Thanks mate, I am not a twitter-er, but I appreciate you sending it up the grapevine :) At first I thought I was misreading things, but the XP variation is pretty clearly intentional...I think.
 

I just discovered that, for whatever reason, my tweet didn't post. I just reposted it. Hopefully we'll have an answer in a couple of days.
 

Sorry [MENTION=20323]Quickleaf[/MENTION] I haven't really looked into this deeply yet. TBH I have been on hiatus from analysis for a number of reasons, not the least being I thought noone was interested (with the DMg coming out and all).

I'm about to dive in again - hey it turns out folks still are interested! Maybe I can have a look at this along the way?
 

I think the last time this got pointed out it was mentioned to go with the DMG values.

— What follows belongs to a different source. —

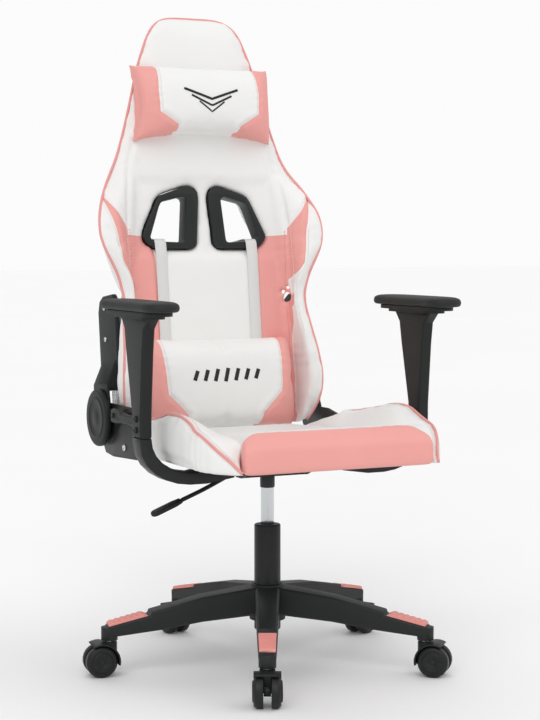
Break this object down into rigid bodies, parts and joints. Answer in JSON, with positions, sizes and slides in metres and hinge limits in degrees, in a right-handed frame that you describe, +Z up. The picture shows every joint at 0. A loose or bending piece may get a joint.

The difficulties of the higher level creatures is a total mess however. For instance the Empyrean is a big bag of HP that only offers any sort of threat if you are really careful with how you use it's legendary actions, and even then it really should present no real challenge to a level 20 party despite being 3 CRs over. The Solar is quite a bit more deadly than it at CR 21, although being good, good always wins, so probably isn't supposed to be fought.